No solution and infinite solutions

Understanding the nature of solutions in systems of equations is fundamental in algebra. When you are presented with a system of equations, it is essential to determine the relationships between the equations, which can lead to three different outcomes: a unique solution, no solution, or infinitely many solutions. In particular, 'no solution' occurs when two equations represent parallel lines. These lines never intersect, indicating that no single pair of values can satisfy both equations simultaneously. For instance, the lines y = 2x + 3 and y = 2x - 1 are parallel with the same slope but different y-intercepts, leading to an invalid system. Conversely, 'infinite solutions' arise when the equations represent the same line, meaning that any point on that line fulfills both equations. An example would be the equations y = 3x + 2 and 2y = 6x + 4, which when simplified shows they are equivalent. Recognizing these scenarios will aid in efficiently solving systems on the SAT Math section.

1. System of Equations: A set of equations with the same variables. 2. Unique Solution: A single pair of values that satisfy all equations in the system. 3. No Solution: When graphs of the equations are parallel; they never intersect. 4. Infinite Solutions: Occurs when the equations are dependent, representing the same line graphically. 5. Slope-Intercept Form: An equation's format (y = mx + b) that helps identify slopes and intercepts easily. 6. Contradictory Equations: Equations that represent parallel lines, leading to no solution. 7. Dependent Equations: Equations yielding the same line and thus an infinite number of solutions. 8. Graphical Representation: Visualizing equations helps to understand their solution nature better.

Analyzing the properties of equations helps understand why certain systems yield no solution or infinite solutions. To identify whether a system has no solutions, start by determining the slopes of the lines involved.

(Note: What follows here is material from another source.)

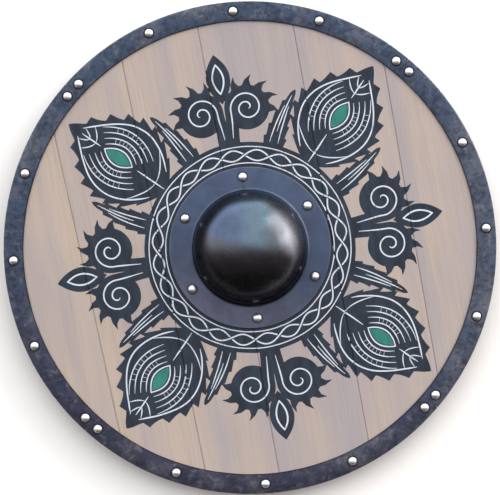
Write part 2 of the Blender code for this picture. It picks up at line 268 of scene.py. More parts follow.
def piece_from(name, bm, material):
    mesh = bpy.data.meshes.new(name)
    bm.to_mesh(mesh)
    bm.free()
    mesh.materials.append(material)
    obj = bpy.data.objects.new(name, mesh)
    bpy.context.scene.collection.objects.link(obj)
    return obj


def freeze(obj):
    """Turns an object's modifiers into plain mesh."""
    evaluated = obj.evaluated_get(bpy.context.evaluated_depsgraph_get())
    mesh = bpy.data.meshes.new_from_object(evaluated)
    obj.modifiers.clear()
    obj.data = mesh


def smooth_by_angle(obj, degrees):
    """Smooth faces that point outwards, with a sharp line along each edge steeper than the angle."""
    bm = bmesh.new()
    bm.from_mesh(obj.data)
    bmesh.ops.recalc_face_normals(bm, faces=bm.faces)
    for edge in bm.edges:
        edge.smooth = len(edge.link_faces) == 2 and edge.calc_face_angle(0.0) < math.radians(degrees)
    for face in bm.faces:
        face.smooth = True
    bm.to_mesh(obj.data)
    bm.free()


def mark(obj, **numbers):
    """Stores numbers on every point of a piece, for its material to read."""
    for name, value in numbers.items():
        attribute = obj.data.attributes.new(name, "FLOAT", "POINT")
        attribute.data.foreach_set("value", [value] * len(obj.data.vertices))


def mark_rivets(obj, group, number):
    """Marks the piece that a rivet holds with the rivet's direction, and the angle on to the next."""
    here, onward = (middle(f"{group}_{i}").xy for i in (number, number + 1))
    mark(obj, rivet_turn=math.atan2(here.y, here.x), rivet_step=here.angle(onward))


def put(tree, socket, value):
    """Links an output to a socket, or several, or sets the socket's own value."""
    for one in value if isinstance(value, list) else [value]:
        if isinstance(one, bpy.types.NodeSocket):
            tree.links.new(one, socket)
        else:
            socket.default_value = one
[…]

Two equations with the same slope but different intercepts signify 'no solution.' This scenario can be visually confirmed using a graph. Alternatively, we can manipulate the equations to see if they lead to a contradiction, such as a statement like '2 = 3.' On the contrary, when two equations are equivalent after algebraic manipulation, they signify infinite solutions. To illustrate this, consider how simplifying 2y = 4x + 8 will yield the same outcome as dividing through by 2, giving y = 2x + 4. This implies every point on this line represents a solution. Analyzing the coefficients of the variables allows us to derive the necessary conditions: for two linear equations represented as ax + by = c, a comparison of ratios (a1/a2, b1/b2, c1/c2) reveals the system's nature. If the ratios of a1/a2 and b1/b2 are equal but c1/c2 differs, no solution exists. If all three ratios are equal, there are infinite solutions. This analytical approach provides a robust method for students to determine the solutions of systems effectively.

When preparing for the SAT, recognizing no solution and infinite solutions can save you critical time during the exam. The key to success in tricky questions lies in quickly determining the relationship between equations. Start by checking if the lines represented by the equations have the same slope. If they do, evaluate their intercepts to conclude whether there is no solution or infinite solutions. Practice problems that focus on identifying these scenarios can help solidify your understanding. Additionally, be familiar with directly manipulating equations to spot contradictions or dependencies. Use graphical methods when necessary as visualization can dramatically simplify the solution process. Lastly, remember that practice is integral: utilizing resource materials that focus on these concepts will boost your confidence and speed on test day.